La Culotte au théâtre Clavel 5/5

Pièce de Jean Anouilh
Mise en scène : Arnaud Allain
Avec Annaig Durand, Adina Lagarde, Florian Nibeaudeau, François Pilot-Cousin, Mathilde Salmon, Sacha Uzan et Antoine Waroude.
Costumes : Catherine Lainard
Scénographie : Thomas Ollivier
Musique : Marc Dannaud

 

 

 Un véritable tour de force ! 

 

 Arnaud Allain réussit à montrer tous les aspects de la pièce d'Anouilh en seulement une heure vingt alors qu'elle dure théoriquement plus de deux heures, et cela en sacrifiant un personnage secondaire peu marquant uniquement.

 

Le metteur en scène restitue ainsi l'essence de l'œuvre et en particulier la satire sociale.

 

 On est pris à chaque instant par l'intrigue : tout se tient, Arnaud Allain imprime sa patte en respectant l'esprit d'Anouilh, s'autorisant même à choisir la fin alternative tellement plus savoureuse que celle plus traditionnelle,  plus attendue et surtout moins baroque jouée habituellement.

 

 Le chant choral révolutionnaire liminaire créé pour cette adaptation est jubilatoire. La révolte des femmes, trop longtemps opprimées, décidées à faire valoir leurs droits, pose d'emblée l'enjeu de la pièce et tient habilement lieu de scène d'exposition.

 

 La mise en scène est particulièrement soignée, les trouvailles concernant les réactions indignées de certains personnages sont bien vues et contribuent au rythme soutenu imprimé par une distribution de grand talent.

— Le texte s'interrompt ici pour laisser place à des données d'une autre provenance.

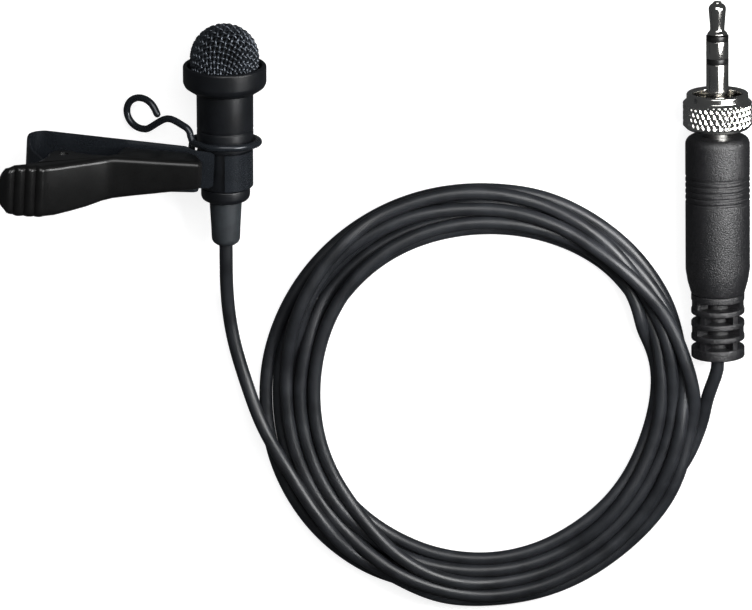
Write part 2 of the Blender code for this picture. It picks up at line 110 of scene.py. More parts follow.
# Each turn of the coil, from the microphone's end to the plug's: its radius and its layer (0 on the table,
# 1 on the strands below) at eight places, anticlockwise from the left. A row ends where the next begins.
TURNS = (
    ((36.4, 1.0), (31.9, 1.1), (33.6, 0.6), (33.8, 0.5), (33.3, 1), (30.9, 2.2), (30.5, 1.1), (31.9, 0.6)),
    ((29.8, 0), (29.6, 0), (27.8, 0), (27.9, 0), (29.8, 0), (30.6, 0), (29.0, 0), (29.1, 0)),
    ((28.4, 0.6), (28.9, 0.8), (28.6, 0.9), (28.4, 0.9), (28.9, 1), (29.3, 0.1), (27.2, 0), (27.2, 0)),
    ((27.5, 0), (27.2, 0), (26.9, 0.8), (27.1, 0.5), (28.1, 0), (29.5, 1), (28.4, 1), (27.6, 1)),
    ((26.3, 1), (27.3, 1.1), (30.5, 1.1), (30.1, 1.1), (30.7, 1), (31.6, 1.1), (33.2, 1), (32.8, 1)),
    ((30.6, 1), (30.8, 1), (32.4, 1), (32.0, 1), (32.1, 0.9), (32.1, 0.4), (31.1, 0), (30.9, 0.4)),
    ((31.8, 0), (31.8, 0), (29.8, 0), (29.9, 0), (32.0, 0), (32.8, 0), (33.2, 0), (33.5, 0)),
    ((33.9, 0), (33.9, 0), (31.8, 0), (32.0, 0)),
)


def coil_points():
    """The turns as points 22.5 degrees apart, drawn in radius, angle and height so that they stay round."""
    spots = [
        (radius, math.pi + step * math.pi / 4, FLOOR_LAYER + layer * (TOP_LAYER - FLOOR_LAYER))
        for step, (radius, layer) in enumerate(spot for row in TURNS for spot in row)
    ]
    return [
        (COIL_CENTRE[0] + radius * math.cos(angle), COIL_CENTRE[1] + radius * math.sin(angle), height)
        for radius, angle, height in smooth_path(spots, 2)
    ]


# Strands that overlap part sideways and upwards in these shares: the coil keeps its outline and piles up.
PILE_UP = np.array((0.18, 0.18, 1.2))

# What a round of settling does: the share of each bend's unevenness that it takes out, the share of the
# way back to the drawn route, how far the lead sinks, and how much of an overlap and of a change in length
# it puts right.
EASE, HOMEWARD, SINK, PART, KEEP_LENGTH = 0.9, 0.02, 0.01, 1.6, 0.7

# Points that stay put at the boot and at the plug, and the rounds from one search for near strands to the
# next.
HELD_AT_BOOT, HELD_AT_PLUG, SEARCH_EVERY = 12, 8, 8

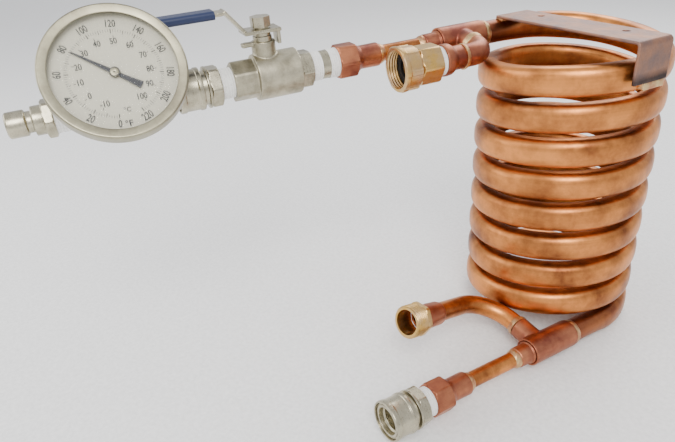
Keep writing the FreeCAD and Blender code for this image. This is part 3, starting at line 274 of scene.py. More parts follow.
def turned(name, where, profile, ease=0.35, pitch=2.21, wobble=0.0, seed=0.0, columns=120):
    """A turned ring: a closed profile carried round local Z.

    At angle a and station z the radius is the profile's own, cut down to apothem / cos(a to the
    nearest flat) where the ring is hexagonal, less depth x (1 - cos(2 pi z / pitch - a)) / 2 where
    it is threaded, plus the lug height over six narrow lugs. A wobble adds slow lumps all over.
    """
    rows = eased(profile, ease) if ease else np.array(profile, float)
    z, r, flat, depth, lobe = (column[:, None] for column in rows.T)
    angle = np.linspace(0, 2 * np.pi, columns, endpoint=False)[None, :]
    to_flat = (angle % (np.pi / 3)) - np.pi / 6
    apothem = np.where(flat > 0, flat / np.cos(to_flat), 1e6)
    radius = np.minimum(r, apothem)
    turns = z / pitch - angle / (2 * np.pi)
    radius = radius - depth * (0.5 - 0.5 * np.cos(2 * np.pi * turns))
    lug = np.clip((np.cos(6 * angle) - 0.62) / 0.18, 0, 1)
    radius = radius + lobe * lug * lug * (3 - 2 * lug)
    if wobble:
        radius = radius + wobble * (
            np.sin(3 * angle + seed + z * 0.9)
            + 0.6 * np.sin(7 * angle - seed * 2 + z * 1.7)
            + 0.4 * np.sin(13 * angle + seed * 5 - z * 2.3)
        )
    points = np.stack(
        [radius * np.cos(angle), radius * np.sin(angle), np.broadcast_to(z, radius.shape)], axis=-1
    )
    faces = grid_faces(len(rows), columns, True, True)
    area = np.sum(rows[:, 0] * np.roll(rows[:, 1], -1) - np.roll(rows[:, 0], -1) * rows[:, 1])
    if area > 0:
        faces = faces[:, ::-1]
    return new_mesh(name, placed(points.reshape(-1, 3), FRAMES[where]), faces)


def joined(name, objects):
    """Several meshes as one piece."""
    points = []
    faces = []
    offset = 0
    for obj in objects:
        mesh = obj.data
        co = np.empty(len(mesh.vertices) * 3)
        mesh.vertices.foreach_get("co", co)
        points.append(co.reshape(-1, 3))
        faces += [[v + offset for v in polygon.vertices] for polygon in mesh.polygons]
        offset += len(mesh.vertices)
        bpy.data.objects.remove(obj)
    return new_mesh(name, np.concatenate(points), faces)


def cast(name, node, voxel_mm, passes):
    """A copy of a CAD node remade from even voxels and relaxed, which rounds edges and corners."""
    source = frame["nodes"][node]
    mesh = source.data.copy()
    obj = bpy.data.objects.new(name + "_rough", mesh)
    bpy.context.scene.collection.objects.link(obj)
    weld = obj.modifiers.new("weld", "WELD")
    weld.merge_threshold = 0.00002
    voxels = obj.modifiers.new("voxels", "REMESH")
    voxels.mode = "VOXEL"
    voxels.voxel_size = voxel_mm * MM
    relax = obj.modifiers.new("relax", "SMOOTH")
    relax.factor = 0.5
    relax.iterations = passes
    depsgraph = bpy.context.evaluated_depsgraph_get()
    made = bpy.data.meshes.new_from_object(obj.evaluated_get(depsgraph))
    bpy.data.objects.remove(obj)
    made.name = name
    made.materials.clear()
    made.shade_smooth()
    piece = bpy.data.objects.new(name, made)
    bpy.context.scene.collection.objects.link(piece)
    return piece


def finish(obj, material, body, slot, *nodes):
    """Gives a piece its finish, lets it ride on a body and hides the CAD nodes it stands for."""
    obj.data.materials.clear()
    obj.data.materials.append(material)
    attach(obj, body)
    if nodes:
        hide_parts(*nodes)
    return obj


# ---------------------------------------------------------------- materials


def add(tree, kind, settings=None, **values):
    """Adds a shader node: settings are its own properties, values its sockets' links or numbers."""
    made = tree.nodes.new("ShaderNode" + kind)
    for key, value in (settings or {}).items():
        setattr(made, key, value)
    for key, value in values.items():
        socket = made.inputs[int(key[1:])] if key[0] == "i" and key[1:].isdigit() else None
        socket = socket or made.inputs[key.replace("_", " ")]
        if isinstance(value, bpy.types.NodeSocket):
            tree.links.new(value, socket)
        else:
            socket.default_value = value
    return made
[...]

La scénographie travaillée, les effets oratoires, participent de la réussite de la représentation.

 

 L'humour caustique, grinçant, qui tient aussi de la farce, est bien présent grâce à des interprètes habités qui font vivre leur personnage sur scène, lui donnent une épaisseur, une consistance certaine.

 

 Leur joie de jouer est manifeste : c'est une invitation à profiter du spectacle sans réserve, le public ne s'en prive pas. Les réactions de l'auditoire fusent car les comédiens sont investis, impliqués et maîtrisent leur partition à merveille.

 

 Le décor dépouillé montre un désir de servir l'auteur, d'aller à l'essentiel, en refusant l'esbroufe qui est trop souvent inhérente aux mises en scènes sophistiquées.

 

 Arnaud Allain met en valeur le propos, la dérive provenant de tout pouvoir absolu, s'attache aux nuances, en mettant aussi l'accent sur le côté comique, Monsieur Lebelluc étant, de fait, un personnage extravagant, par exemple; les traits d'esprit ainsi que les piques sont bien sentis.

 

 Néanmoins, Arnaud Allain a l'art de trouver un équilibre de bon aloi, un juste milieu si cher à Aristote, qui s'avère propice à la réflexion.

 

 Si le spectateur rit de bon cœur aux extravagances des uns et des autres, la conception intrinsèque de l'adaptation n'occulte en rien la dimension édifiante qui apparaît en filigrane dès le début de la pièce.

 

 Le spectateur s'interroge sur le bien-fondé d'un brusque retour de balancier entraînant l'avènement du matriarcat donnant lieu à des dérives aussi peu défendables que celles du système préexistant.

 

 La scène du procès de l'académicien, coupable de tous maux, selon ses détracteurs, met en évidence le danger de l'idéologie, car comme l'écrit Olivier Rolin dans le Tigre en papier : 《L'idéologie, c'est la passion du faux témoignage.》En effet, la représentante du nouvel ordre moral et ses alliés, ont à cœur de déformer les faits à telle enseigne que c'en est ridicule. 

 

 La direction d'acteur m'est apparue particulièrement remarquable, le recours au burlesque est très plaisant.

 

 On sent un bel esprit de troupe de bout en bout et l'on ne boude pas son plaisir. Les comédiens sont farceurs dans cette pièce mais ils brillent aussi : ma préférence va au personnage de La Ficelle qui est absolument irrésistible en roublard craintif et qu'incarne avec maestria Florian Nibeaudeau.

 

 On pourrait faire l'éloge de chaque comédien à des degrés divers tant ils sont doués et ont accompli un travail personnel pour trouver et défendre leur personnage.

 

 Les transitions musicales sont très habiles. Le travail sur les lumières est appréciable et crée subtilement un climat plus intime ou serein de temps à autre.

 

 Je tire mon chapeau à toute l'équipe.

 

 J'exhorte tous les amoureux du théâtre à venir voir ces artistes passionnés, qui ont eu droit à une ovation méritée le soir où j'étais présent.

 

 

 

Publié le 7 février 2024

Au théâtre Clavel, le mardi à 21h30 jusqu'au 27 février.